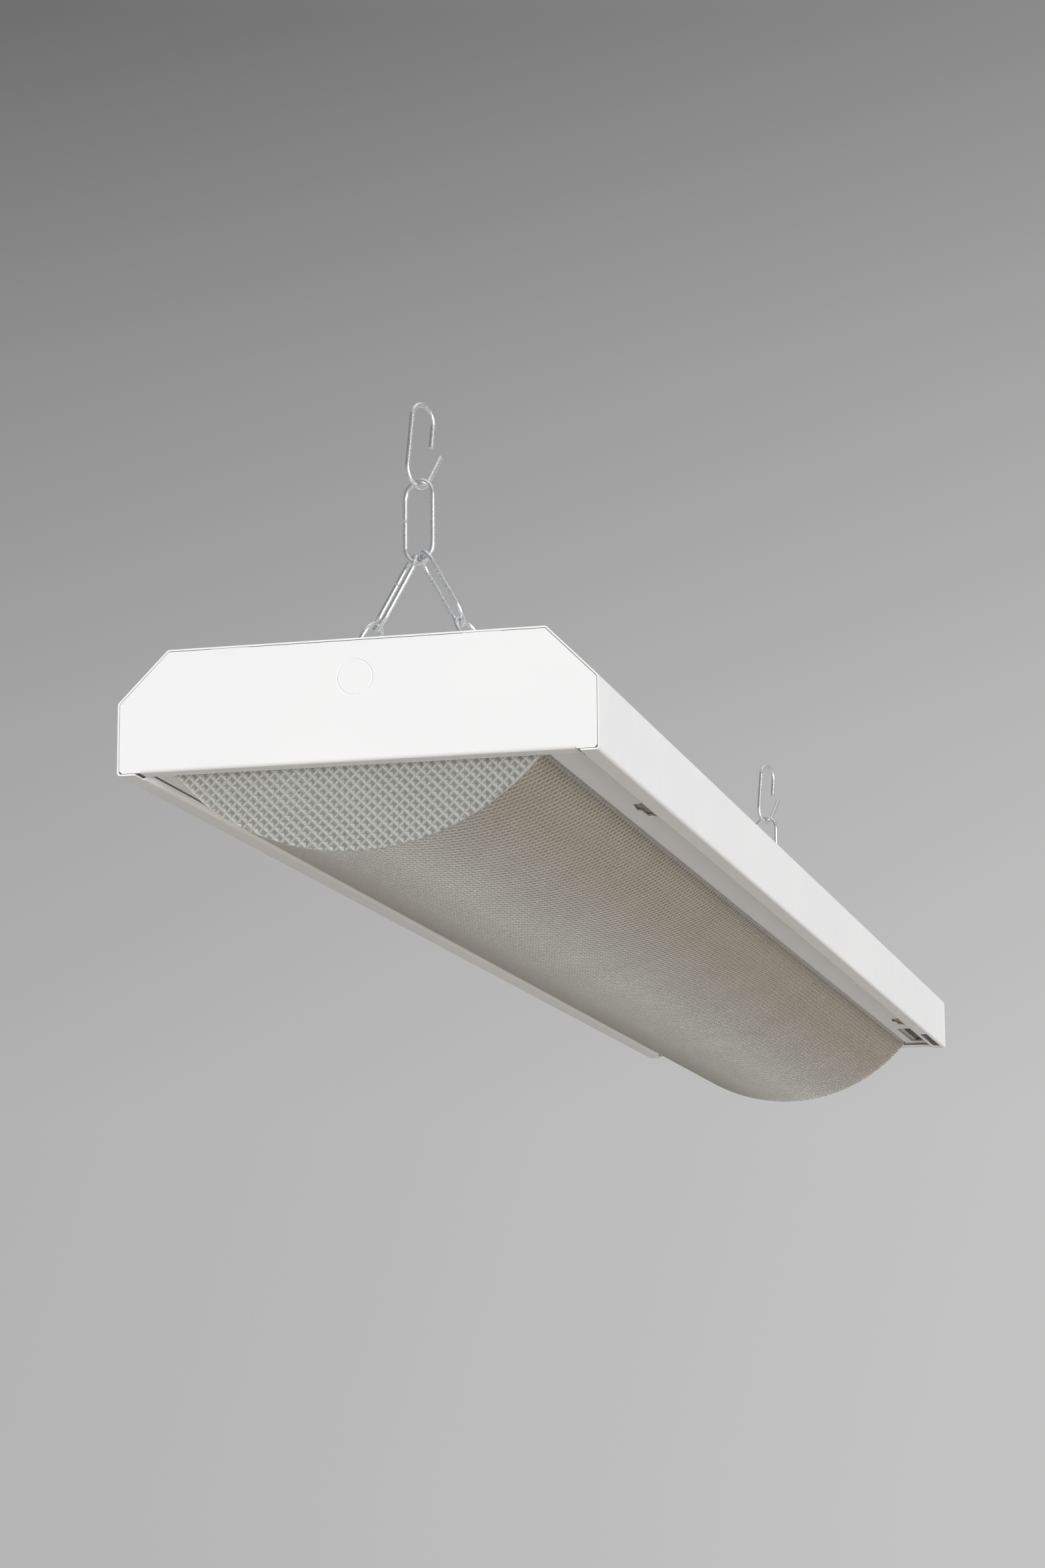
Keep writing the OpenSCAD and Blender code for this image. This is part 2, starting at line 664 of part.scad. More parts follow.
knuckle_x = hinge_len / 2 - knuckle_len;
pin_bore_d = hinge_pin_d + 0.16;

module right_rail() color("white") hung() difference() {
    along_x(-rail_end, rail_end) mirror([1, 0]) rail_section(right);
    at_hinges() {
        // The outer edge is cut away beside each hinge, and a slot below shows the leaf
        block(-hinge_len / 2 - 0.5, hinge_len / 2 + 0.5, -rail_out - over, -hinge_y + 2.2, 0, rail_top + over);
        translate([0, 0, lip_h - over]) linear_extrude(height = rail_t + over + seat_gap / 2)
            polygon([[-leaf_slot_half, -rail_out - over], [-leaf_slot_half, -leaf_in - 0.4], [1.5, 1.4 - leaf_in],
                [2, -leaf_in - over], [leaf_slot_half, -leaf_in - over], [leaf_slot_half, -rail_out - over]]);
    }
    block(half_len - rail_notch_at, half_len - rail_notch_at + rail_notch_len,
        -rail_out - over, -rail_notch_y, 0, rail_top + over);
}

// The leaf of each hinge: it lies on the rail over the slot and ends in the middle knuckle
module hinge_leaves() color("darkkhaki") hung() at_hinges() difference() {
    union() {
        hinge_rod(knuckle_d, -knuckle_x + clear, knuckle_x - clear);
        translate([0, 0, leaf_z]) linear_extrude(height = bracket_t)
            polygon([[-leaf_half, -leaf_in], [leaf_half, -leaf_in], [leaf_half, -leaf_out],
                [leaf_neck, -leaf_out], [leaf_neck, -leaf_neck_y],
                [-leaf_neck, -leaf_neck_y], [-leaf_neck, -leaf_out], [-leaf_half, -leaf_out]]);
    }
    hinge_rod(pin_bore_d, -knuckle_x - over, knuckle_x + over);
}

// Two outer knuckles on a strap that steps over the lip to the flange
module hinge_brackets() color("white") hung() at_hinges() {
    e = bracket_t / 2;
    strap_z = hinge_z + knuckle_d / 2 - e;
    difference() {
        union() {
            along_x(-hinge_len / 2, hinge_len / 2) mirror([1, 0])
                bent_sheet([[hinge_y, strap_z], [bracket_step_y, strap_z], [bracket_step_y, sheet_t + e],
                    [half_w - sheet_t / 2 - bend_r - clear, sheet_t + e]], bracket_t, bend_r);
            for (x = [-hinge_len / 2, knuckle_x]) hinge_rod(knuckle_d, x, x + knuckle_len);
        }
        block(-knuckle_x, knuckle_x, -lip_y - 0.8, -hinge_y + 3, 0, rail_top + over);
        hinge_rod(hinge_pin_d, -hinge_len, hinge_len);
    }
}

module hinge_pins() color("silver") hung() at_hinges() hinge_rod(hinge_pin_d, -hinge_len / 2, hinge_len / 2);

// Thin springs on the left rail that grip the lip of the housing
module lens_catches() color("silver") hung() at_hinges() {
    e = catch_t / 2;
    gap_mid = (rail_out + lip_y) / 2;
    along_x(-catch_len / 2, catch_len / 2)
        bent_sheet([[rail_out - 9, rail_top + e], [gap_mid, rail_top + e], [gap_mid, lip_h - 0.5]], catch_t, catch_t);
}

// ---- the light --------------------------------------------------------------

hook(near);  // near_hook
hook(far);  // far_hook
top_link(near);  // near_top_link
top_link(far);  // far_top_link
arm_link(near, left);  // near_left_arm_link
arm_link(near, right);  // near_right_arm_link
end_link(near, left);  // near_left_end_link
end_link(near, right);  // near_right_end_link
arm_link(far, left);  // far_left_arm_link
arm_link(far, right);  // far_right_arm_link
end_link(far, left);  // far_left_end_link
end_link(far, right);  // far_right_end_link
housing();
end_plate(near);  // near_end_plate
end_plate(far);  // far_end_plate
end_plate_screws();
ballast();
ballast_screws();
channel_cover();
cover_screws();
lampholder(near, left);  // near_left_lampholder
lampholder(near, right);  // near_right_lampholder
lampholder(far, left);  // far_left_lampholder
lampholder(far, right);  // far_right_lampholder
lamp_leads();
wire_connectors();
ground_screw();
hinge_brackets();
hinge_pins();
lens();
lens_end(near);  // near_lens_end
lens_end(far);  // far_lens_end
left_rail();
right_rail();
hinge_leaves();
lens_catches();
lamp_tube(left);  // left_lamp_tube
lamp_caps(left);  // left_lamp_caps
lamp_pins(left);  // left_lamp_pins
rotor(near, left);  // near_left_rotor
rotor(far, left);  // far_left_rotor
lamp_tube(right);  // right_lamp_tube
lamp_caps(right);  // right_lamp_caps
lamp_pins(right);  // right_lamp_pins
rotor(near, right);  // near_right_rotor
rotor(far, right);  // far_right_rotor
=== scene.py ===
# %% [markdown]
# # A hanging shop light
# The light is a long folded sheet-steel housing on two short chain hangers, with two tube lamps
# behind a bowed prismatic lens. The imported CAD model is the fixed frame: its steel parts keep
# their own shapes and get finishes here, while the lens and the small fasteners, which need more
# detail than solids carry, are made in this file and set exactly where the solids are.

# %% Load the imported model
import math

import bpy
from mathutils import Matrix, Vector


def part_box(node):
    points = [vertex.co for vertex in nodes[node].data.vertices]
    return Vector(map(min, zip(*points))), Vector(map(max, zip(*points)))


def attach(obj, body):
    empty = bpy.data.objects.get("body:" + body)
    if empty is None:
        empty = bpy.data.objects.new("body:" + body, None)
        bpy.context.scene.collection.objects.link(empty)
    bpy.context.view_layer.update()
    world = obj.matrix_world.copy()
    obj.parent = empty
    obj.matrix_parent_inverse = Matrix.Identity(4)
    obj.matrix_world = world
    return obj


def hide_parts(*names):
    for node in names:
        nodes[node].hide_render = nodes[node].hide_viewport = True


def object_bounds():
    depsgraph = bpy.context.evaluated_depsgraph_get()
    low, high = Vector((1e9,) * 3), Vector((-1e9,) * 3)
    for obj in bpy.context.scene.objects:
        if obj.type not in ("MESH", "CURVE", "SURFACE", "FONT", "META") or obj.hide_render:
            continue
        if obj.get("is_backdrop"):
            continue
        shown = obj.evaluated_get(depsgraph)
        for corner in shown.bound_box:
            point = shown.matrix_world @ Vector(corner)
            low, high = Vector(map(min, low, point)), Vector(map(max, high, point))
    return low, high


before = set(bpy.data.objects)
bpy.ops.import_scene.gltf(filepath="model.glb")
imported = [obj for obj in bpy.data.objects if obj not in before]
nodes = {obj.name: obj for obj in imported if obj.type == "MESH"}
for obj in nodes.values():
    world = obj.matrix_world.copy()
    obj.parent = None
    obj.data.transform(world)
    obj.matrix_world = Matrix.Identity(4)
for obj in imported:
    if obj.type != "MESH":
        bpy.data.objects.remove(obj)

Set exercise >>
The first line to be transcribed is the one containing "lens_catches();", and the last is the one containing "bpy.context.view_layer.update()". Transcribe exactly those lines and nothing else.

Written answer >>
lens_catches();
lamp_tube(left);  // left_lamp_tube
lamp_caps(left);  // left_lamp_caps
lamp_pins(left);  // left_lamp_pins
rotor(near, left);  // near_left_rotor
rotor(far, left);  // far_left_rotor
lamp_tube(right);  // right_lamp_tube
lamp_caps(right);  // right_lamp_caps
lamp_pins(right);  // right_lamp_pins
rotor(near, right);  // near_right_rotor
rotor(far, right);  // far_right_rotor
=== scene.py ===
# %% [markdown]
# # A hanging shop light
# The light is a long folded sheet-steel housing on two short chain hangers, with two tube lamps
# behind a bowed prismatic lens. The imported CAD model is the fixed frame: its steel parts keep
# their own shapes and get finishes here, while the lens and the small fasteners, which need more
# detail than solids carry, are made in this file and set exactly where the solids are.

# %% Load the imported model
import math

import bpy
from mathutils import Matrix, Vector


def part_box(node):
    points = [vertex.co for vertex in nodes[node].data.vertices]
    return Vector(map(min, zip(*points))), Vector(map(max, zip(*points)))


def attach(obj, body):
    empty = bpy.data.objects.get("body:" + body)
    if empty is None:
        empty = bpy.data.objects.new("body:" + body, None)
        bpy.context.scene.collection.objects.link(empty)
    bpy.context.view_layer.update()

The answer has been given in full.